1. OFFICES, ELECTION, TERM.

        Unless otherwise provided for in the Certificate of Incorporation, the Board may elect or appoint a President, one or more Vice- Presidents, a Secretary and a Treasurer, and such other officers as it may determine, who shall have such duties, powers and functions as hereinafter provided. All officers shall be elected or appointed to hold office until the beginning of the Corporations fiscal year. Each officer shall hold office for the term for which they are elected or appointed and until their successor has been elected or appointed and qualified.

   2. REMOVAL, RESIGNATION, SALARY.

         Any officer elected or appointed by the Board may be removed by the Board with or without cause. In the event of the death, resignation or removal of an officer, the Board in its discretion may elect or appoint a successor to fill the unfulfilled term. Any two or more offices may be held by the same person, except the offices of President and Secretary .The salaries of all officers, if any, shall be fixed by the Board.

   3. PRESIDENT.

          The President shall be the Chief Executive Officer of the Corporation; they shall preside at all meetings of the members and of the Board; they shall have the general management of the affairs of the Corporation and shall see that all orders and resolutions of the Board are carried into effect.

    4. VICE-PRESIDENTS.

         During the absence or disability of the President, the Vice-President, or if there are more than one, the Executive Vice-President, shall have all the powers and functions of the President. Each Vice-President shall perform such other duties as the Board shall prescribe.

     5. TREASURER.

         The Treasurer shall have the care and custody of all the funds and securities of the Corporation, and shall deposit said funds in the name of the Corporation in such bank or trust company as the Directors may elect; they shall, when duly authorized by the Board of Directors, sign and execute all contracts in the name of the Corporation; when countersigned by the President

   6. ASSISTANT-TREASURER.

         During the absence or disability of the Treasurer, the Assistant-Treasurer shall have the powers and functions of the Treasurer.

    7. SECRETARY .

         The Secretary shall keep the minutes of the Board of Directors and also the minutes of the members. They shall have the custody of the seal of the Corporation, unless the Board deems otherwise, and affix and attest the same to documents when duly authorized by the Board of Directors. They shall attend to the giving and serving of all notices of the Corporation, and shall have charge of such books and papers as the Board of Directors may direct; they shall attend to such correspondence as may be assigned to him, and perform all the duties incidental to his office. They shall keep a membership roll containing the names, alphabetically arranged, of all persons who are members of the corporation, showing their places of residences and the time when they became members.

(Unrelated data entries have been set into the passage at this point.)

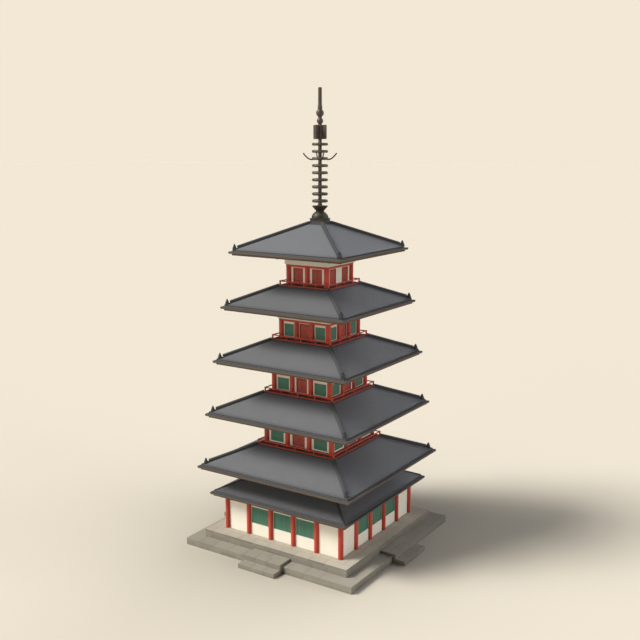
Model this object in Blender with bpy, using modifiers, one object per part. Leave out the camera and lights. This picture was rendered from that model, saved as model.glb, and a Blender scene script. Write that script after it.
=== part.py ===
"""Five-storey timber pagoda with a skirt storey, on a two-tier stone podium.

Units are metres, +Z is up.  The origin is on the ground at the centre of the
podium, and the front looks along -Y.  Each storey is a set of square pieces
round the same axis: balcony floor, railing, posts with beams, plaster wall,
doors with windows, eaves and a tiled roof.
"""
import math
import bpy
import bmesh
from mathutils import Vector, Matrix

# ----------------------------------------------------------------- dimensions
GAP = 0.0003                 # clearance between pieces that touch

# podium and stairs
POD_LOW = 7.005              # half width of the lower tier
POD_UP = 6.043               # half width of the upper tier
POD_LOW_TOP = 0.505
POD_TOP = 1.061
STAIR_HALF = 1.52            # half width of a flight
STAIR_FRONT = 7.985          # front of the lowest step, from the axis
STAIR_MID = 7.27             # front of the second step
STAIR_H1 = 0.33
STAIR_H2 = 0.69

# roofs: number 0 is the skirt roof, 1 to 5 the main roofs
ROOF_TIP_HALF = [5.7655] + [6.368 - 0.4411 * i for i in range(5)]
ROOF_TIP_Z = [3.819] + [5.874 + 3.8514 * i for i in range(5)]
SLOPE = [0.45, 0.428, 0.440, 0.440, 0.445, 0.45]   # rise of the tiles for each metre inward
LIP_TOP = 0.03               # top of the eave board over the tip level
LIP_LOW = -0.11              # bottom of the eave board
EAVE_LOW = -0.24             # underside of the eaves
LIP_OUT = 0.19               # how far the eave board stands out
TILE_BACK = 0.20             # setback of the tiles from the tip
TILE_Z = 0.15                # top of the tile edge over the tip level
TILE_THICK = 0.13
RIDGE_WIDTH = 0.24
RIDGE_HIGH = 0.20            # hip ridge over the tiles

# bodies: half width to the post centres, storeys 1 to 5 and the skirt storey
SKIRT_C = 4.848
SKIRT_BAYS = 5
SKIRT_R = 0.185
BODY_C = [3.20, 2.78, 2.364, 1.971, 1.584]
BODY_BAYS = [3, 3, 3, 3, 2]
POST_R = 0.187
SIDES = 8                    # sides of a round post
BEAM_HALF = 0.14             # half thickness of a beam
BEAM_LOW = -1.10             # beam, under the tip level of its roof
BEAM_TOP = -0.93
SILL_HIGH = 0.12
WALL_BACK = 0.225            # the plaster reaches this far behind the posts
LINING = 0.03                # boards behind the doors and windows
FRIEZE_OUT = 0.21            # the frieze stands out from the post centres
WIN_TOP = [0.0, -1.34, -1.325, -1.29]          # windows of storeys 2 to 4, under the tip level
WIN_LOW = [0.0, -2.13, -2.18, -2.19]
WIN_HALF = [0.0, 0.555, 0.49, 0.405]
DOOR_TOP = -1.16
DOOR_HALF = [0.0, 0.535, 0.455, 0.43, 0.415]
SKIRT_WIN = (1.92, 3.11)     # skirt windows, from the ground
SKIRT_WIN_HALF = 0.70

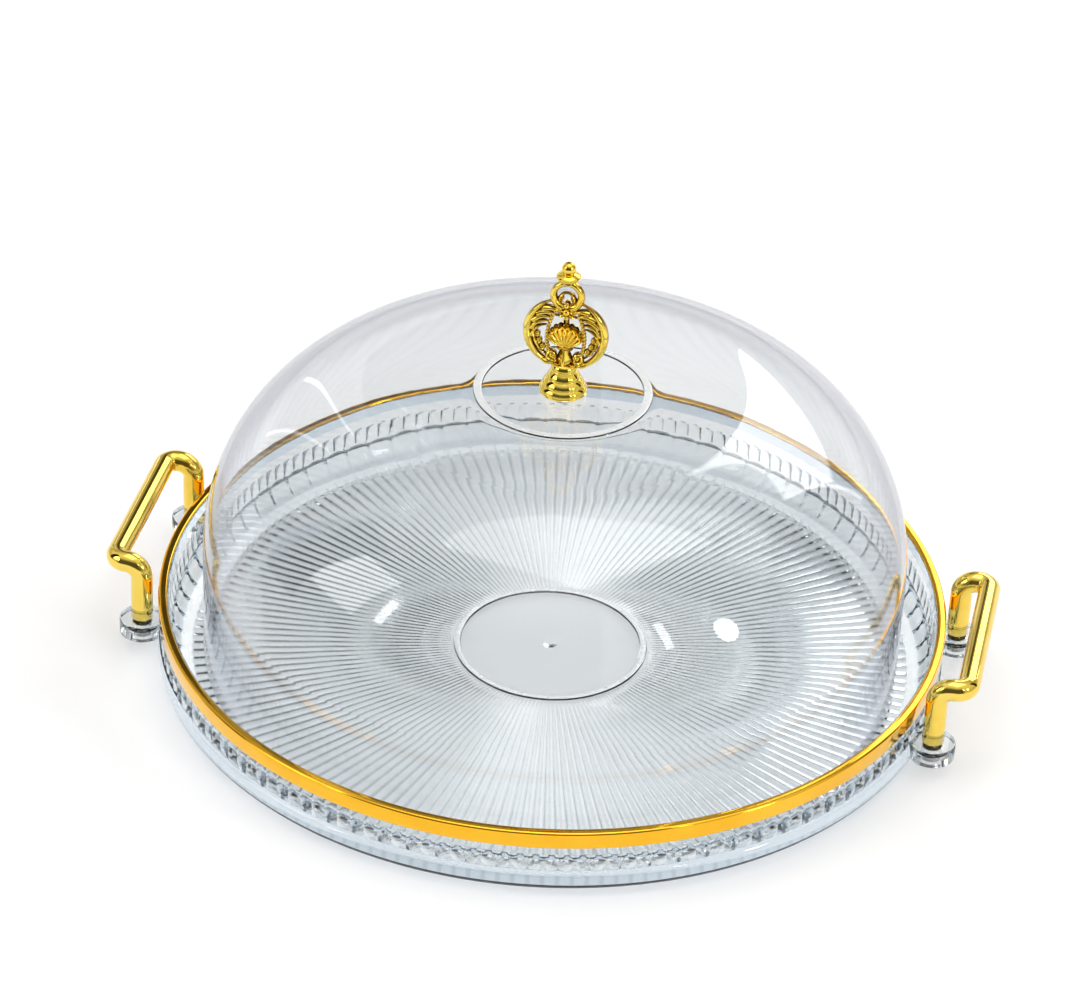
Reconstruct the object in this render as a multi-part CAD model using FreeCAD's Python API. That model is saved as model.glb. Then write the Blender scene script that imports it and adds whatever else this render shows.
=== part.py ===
import FreeCAD, Part
import math
import os

os.makedirs("parts", exist_ok=True)

Vector = FreeCAD.Vector
up = Vector(0, 0, 1)
outward = Vector(0, 1, 0)       # across the finial's plane
same = 1e-4                     # sizes closer than this are the same edge

# Tray sizes; every radius near the edge is set off from the wall, so all of it follows the wall
rib_count = 168                 # radial ribs of the floor, and flutes of the skirt
ribs_per_tile = 2               # floor ribs that run into one cove tile
wall_outer_r = 163.8
wall_t = 3.2
wall_top_z = 29.9
floor_top_z = 3.0
floor_t = 2.0
floor_rib_h = 0.9
floor_edge_r = wall_outer_r - 13.8
centre_disc_r = 39.4
centre_bead_w = 1.8
centre_bead_h = 0.7
rib_start_gap = 1.0
pip_r = 2.2
pip_h = 0.6

# Cove between floor and wall
cove_foot_r = wall_outer_r - 11.2
cove_foot_z = 3.9
cove_mid_r = wall_outer_r - 6.6
cove_mid_z = 8.8
tile_depth = 0.6
tile_edge_r = wall_outer_r - 4.5
tile_edge_z = 14.6
tile_arch_h = 3.6
cove_top_z = 20.0
ledge = 0.2

# Skirt and foot outside
flute_bottom_z = 11.4
flute_full_z = 12.4
flute_fade_z = 18.4
flute_depth = 1.3
flute_proud = 1.1
foot_groove_r = wall_outer_r + 0.4
foot_bulge_r = foot_groove_r + 1.2
foot_bulge_z = 7.0
foot_corner_z = 2.2
foot_corner_r = foot_groove_r - 1.8
foot_outer_r = wall_outer_r - 6.2
foot_inner_r = foot_outer_r - 6.6

# Gold rim band
band_side_t = 1.05
band_w = 3.9
band_h = 7.25
band_top_t = 1.0
band_gap = 0.15
band_edge_round = 0.45

# Lugs and handles
post_x = wall_outer_r + 3.6
post_y = 39.5
lug_r = 9.5
lug_bottom_z = 5.8
lug_top_z = 13.2
lug_edge_round = 0.8
bar_r = 4.6
grip_x = post_x + 11.8
grip_z = 39.9
elbow_bend_r = 6.4
grip_bend_r = 5.2
post_foot_chamfer = 0.5

# Screws, threads left plain
screw_r = 2.0
thread_gap = 0.05
clear_hole_gap = 0.25
head_r = 3.8
head_h = 2.5
head_recess_gap = 0.5
head_recess_depth = 2.9
slot_w = 1.2
slot_depth = 1.1
handle_thread_len = 9.0
thread_end_gap = 1.0

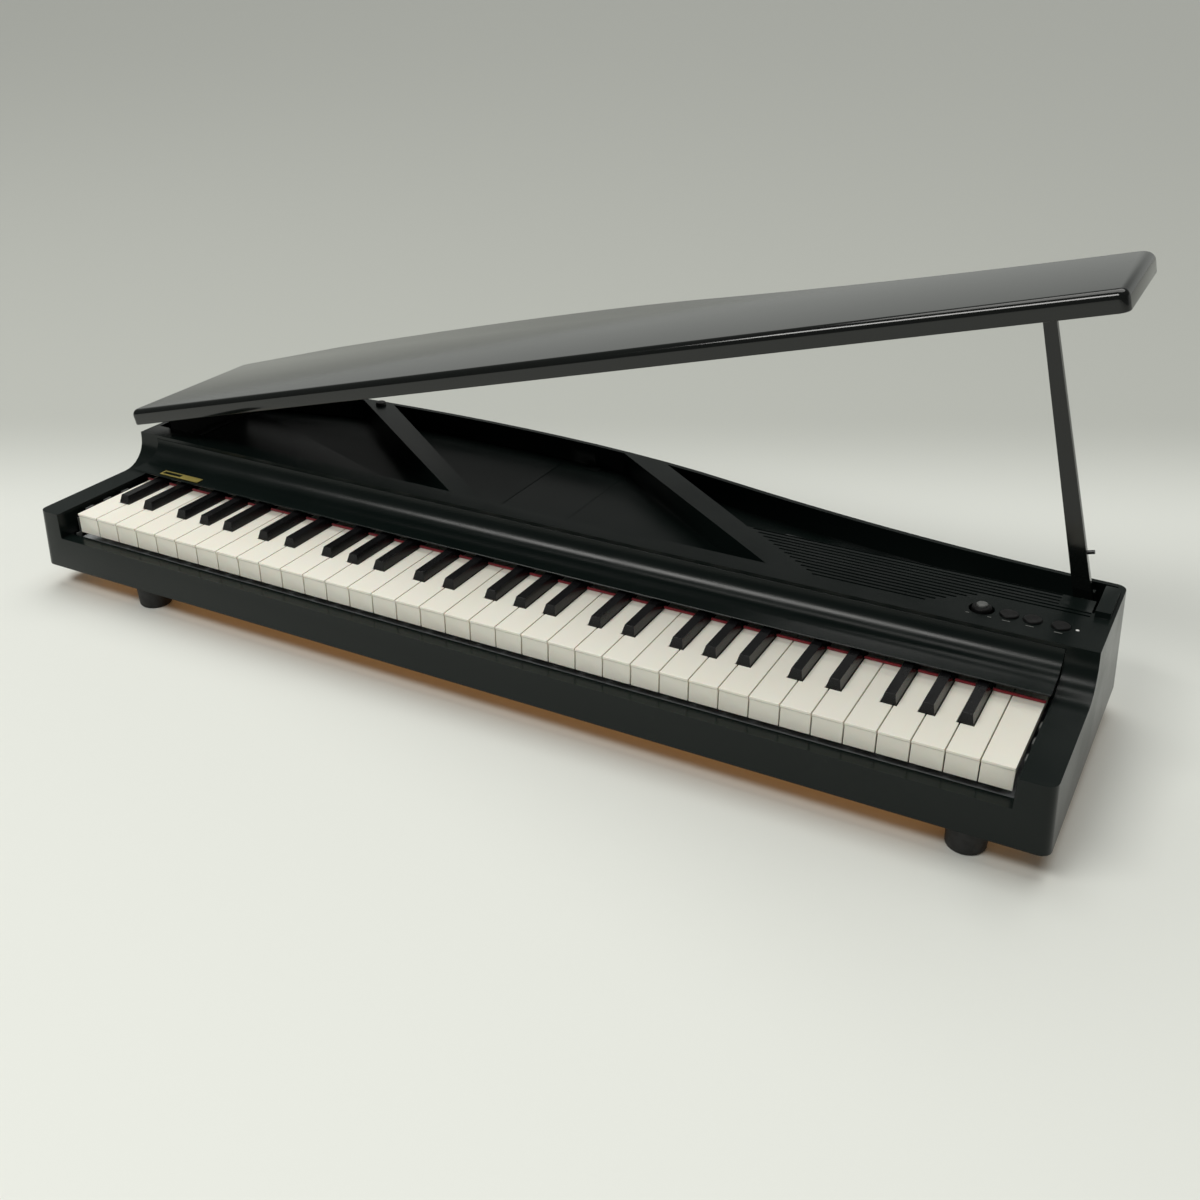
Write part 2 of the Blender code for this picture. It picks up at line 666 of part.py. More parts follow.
def build():
    clear_scene()
    satin_black = material("satin black", (0.012, 0.014, 0.013), 0.42)
    gloss_black = material("gloss black", (0.006, 0.006, 0.006), 0.08)
    soft_black = material("soft black", (0.01, 0.01, 0.01), 0.6)
    ivory = material("ivory", (0.84, 0.82, 0.74), 0.22)
    ebony = material("ebony", (0.012, 0.012, 0.012), 0.28)
    red_felt = material("red felt", (0.45, 0.01, 0.02), 0.95)
    steel = material("steel", (0.5, 0.5, 0.5), 0.3, 1.0)
    grey_plastic = material("grey plastic", (0.35, 0.36, 0.36), 0.5)
    board_brown = material("board brown", (0.25, 0.17, 0.10), 0.8)
    board_green = material("board green", (0.02, 0.16, 0.06), 0.5)
    rubber = material("rubber", (0.01, 0.01, 0.01), 0.85)

    case_shell(satin_black)
    base_board(board_brown)
    fallboard(satin_black)
    blacks = black_centres()
    for index in range(WHITE_COUNT):
        white_key(index, blacks, ivory)
    for octave in range(WHITE_COUNT // 7):
        black_keys(octave, blacks, ebony)
    key_chassis(grey_plastic)
    key_felt(blacks, red_felt)
    lid(gloss_black)
    lid_hinge(steel)
    prop_stick(gloss_black)
    volume_knob(soft_black)
    for name, x in BUTTON_XS.items():
        button(name, x, soft_black)
    battery_cover(satin_black)
    feet = {"foot_front_left": (-0.2975, 0.0162), "foot_front_right": (0.3465, 0.0162),
            "foot_back_left": (-0.296, 0.238), "foot_back_right": (0.344, 0.185)}
    for name, (x, depth) in feet.items():
        foot(name, x, depth, rubber)
    speaker(steel)
    main_board(board_green)


build()
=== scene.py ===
"""Looks for a small digital grand piano with 61 mini keys and a propped lid.

Lengths are in metres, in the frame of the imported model: the keyboard faces -Y and the treble
end is at +X. "Depth" is the distance behind the front face of the case.
"""

import json
import math

import bmesh
import bpy
from mathutils import Matrix, Vector
from mathutils.geometry import interpolate_bezier

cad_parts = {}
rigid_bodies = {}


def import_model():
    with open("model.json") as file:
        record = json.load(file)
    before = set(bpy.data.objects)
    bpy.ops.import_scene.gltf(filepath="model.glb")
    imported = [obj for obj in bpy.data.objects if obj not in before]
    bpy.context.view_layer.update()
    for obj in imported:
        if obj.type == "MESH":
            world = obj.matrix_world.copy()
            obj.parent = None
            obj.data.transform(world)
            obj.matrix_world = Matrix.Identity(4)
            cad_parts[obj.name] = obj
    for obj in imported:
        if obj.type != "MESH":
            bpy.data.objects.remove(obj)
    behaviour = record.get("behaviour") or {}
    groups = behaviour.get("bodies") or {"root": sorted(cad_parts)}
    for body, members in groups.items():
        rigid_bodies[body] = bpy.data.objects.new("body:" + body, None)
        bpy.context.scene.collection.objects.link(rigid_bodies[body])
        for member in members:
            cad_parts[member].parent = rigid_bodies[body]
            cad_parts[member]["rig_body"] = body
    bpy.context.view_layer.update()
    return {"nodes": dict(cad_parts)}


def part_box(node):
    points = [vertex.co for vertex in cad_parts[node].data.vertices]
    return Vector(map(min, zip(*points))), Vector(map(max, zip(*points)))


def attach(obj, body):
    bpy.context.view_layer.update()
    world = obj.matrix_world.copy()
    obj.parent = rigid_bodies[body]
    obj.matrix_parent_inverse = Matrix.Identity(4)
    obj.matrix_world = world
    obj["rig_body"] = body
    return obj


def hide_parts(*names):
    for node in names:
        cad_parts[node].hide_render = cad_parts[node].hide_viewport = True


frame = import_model()

MM = 0.001
FRONT_Y = -139.75 * MM
DECK_TOP = 74.4 * MM
RIM_TOP = 92.8 * MM
KEY_TOP = 63.9 * MM
WHITE_COUNT = 36
BLACK_COMB_COUNT = 5
LIP_UNDER = KEY_TOP - 1.8 * MM
SKIRT_TOP = KEY_TOP - 2.3 * MM
KEY_FRONT_RECESS = 0.7 * MM
# red felt kept only this high; the shade above it under the ledge is painted
FELT_HEIGHT = 1.7 * MM

# Lid
LID_PIVOT = (-384.0 * MM, 104.0 * MM)
LID_ANGLE = math.radians(14.744)
LID_LENGTH = 790.6 * MM
LID_LEFT = LID_PIVOT[0] - 9.3 * MM
LID_UNDER = LID_PIVOT[1] - 1.9 * MM
LID_TOP = LID_UNDER + 12.9 * MM
LID_FRONT = 108.6 * MM
LID_RECESS = 8.0 * MM
LID_SKIRT = 4.0 * MM
LID_ROUNDING = 5.3 * MM
LID_BACK_LEFT = 250.3 * MM
LID_OVERHANG = 1.0 * MM
HALF_WIDTH = 391.5 * MM
SHOULDER = Vector((-289.0, 270.5, 0)) * MM
WAIST = Vector((92.0, 252.5, 0)) * MM
CURVE_END = Vector((391.5, 213.5, 0)) * MM
PROP_SOCKET_REACH = 719.3 * MM

# Controls
CONTROL_DEPTH = 136.6 * MM
KNOB_X = 313.7 * MM
LED_X = 373.5 * MM
BUTTONS = (("sound", 331.2 * MM), ("demo", 345.9 * MM), ("power", 363.4 * MM))
MARK_DEPTH = 127.6 * MM
MARK_WIDTH = 0.7 * MM

# Back
SOCKET_HEIGHT = 42.0 * MM
DC_SOCKET_X = -205.0 * MM
PHONE_SOCKET_X = -180.0 * MM

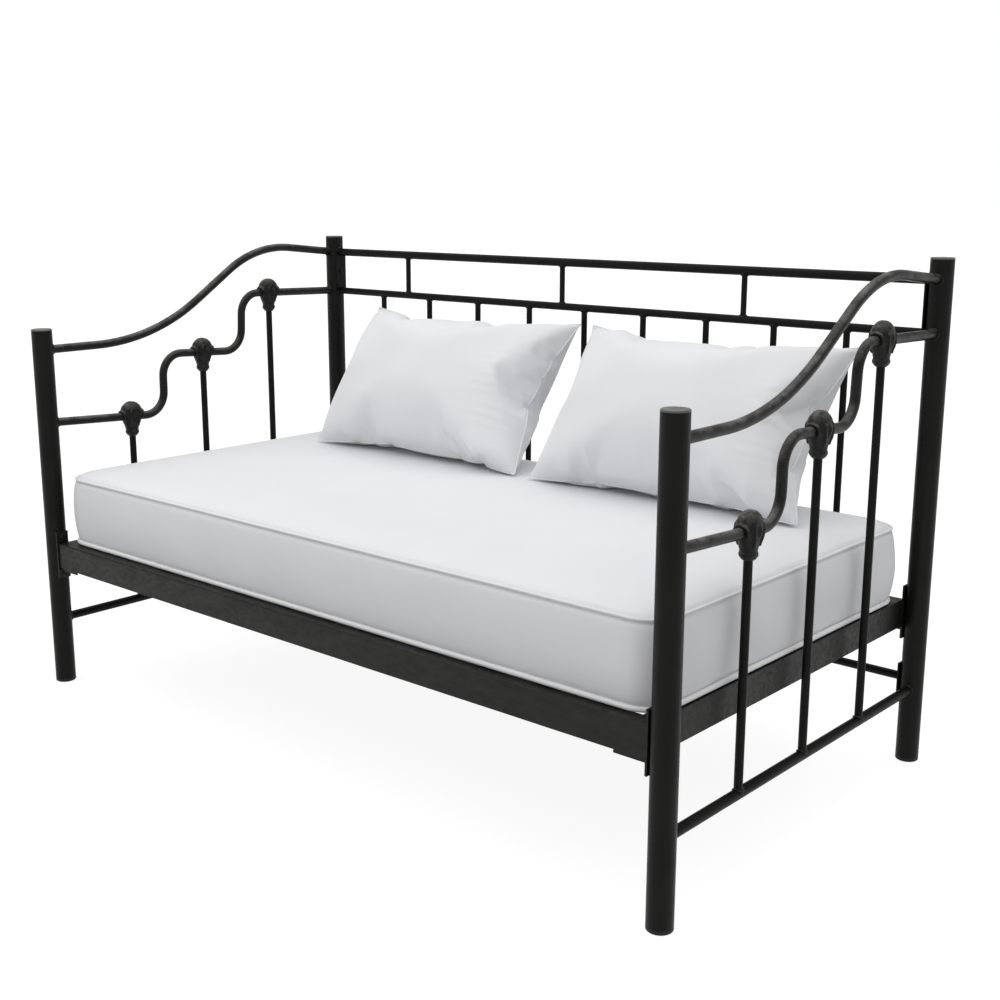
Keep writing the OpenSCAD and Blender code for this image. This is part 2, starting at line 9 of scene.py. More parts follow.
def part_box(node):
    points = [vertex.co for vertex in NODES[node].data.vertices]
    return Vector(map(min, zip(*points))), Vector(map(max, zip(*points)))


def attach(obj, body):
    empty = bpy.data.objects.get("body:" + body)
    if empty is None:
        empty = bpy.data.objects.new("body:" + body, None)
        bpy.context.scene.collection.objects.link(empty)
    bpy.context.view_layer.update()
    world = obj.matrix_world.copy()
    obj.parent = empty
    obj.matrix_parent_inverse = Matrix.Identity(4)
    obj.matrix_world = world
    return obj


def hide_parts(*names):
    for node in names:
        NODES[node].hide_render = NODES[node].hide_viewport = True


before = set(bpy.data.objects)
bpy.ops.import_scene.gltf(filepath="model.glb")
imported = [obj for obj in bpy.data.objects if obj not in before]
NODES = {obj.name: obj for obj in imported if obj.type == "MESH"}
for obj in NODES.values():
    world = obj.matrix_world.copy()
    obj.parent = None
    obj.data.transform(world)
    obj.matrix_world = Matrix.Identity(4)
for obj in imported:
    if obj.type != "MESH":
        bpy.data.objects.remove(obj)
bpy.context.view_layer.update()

  8. ASSISTANT-SECRETARIES.

         During the absence or disability of the Secretary, the Assistant-Secretary, shall have all the powers and functions of the Secretary .

   9. SURETIES AND BONDS.

          In case the Board shall so require, any officer or agent of the Corporation shall execute to the Corporation a bond in such sum and with such surety or sureties as the Board may direct, conditioned upon the faithful performance of his duties to the Corporation and including responsibility for negligence and for the accounting for all property, funds or securities of the Corporation which may come into his           

                                  ARTICLE VI - SEAL

        The seal of the Corporation shall be as follows:

UNITED CHAINSAW CARVERS GUILD, INC.

Corporate Seal 2002 Pennsylvania

                                ARTICLE VII - CONSTRUCTION

        If there are any conflicts between the provisions of the Certificate of Incorporation and these By-Laws, the provisions of the Certificate of Incorporation shall govern.

                                ARTICLE VIII - AMENDMENTS

        The By-Laws may be amended at any regular or special meeting of the membership, provided that the proposed amendments shall be given to each member at least twenty (20) days prior to said meeting.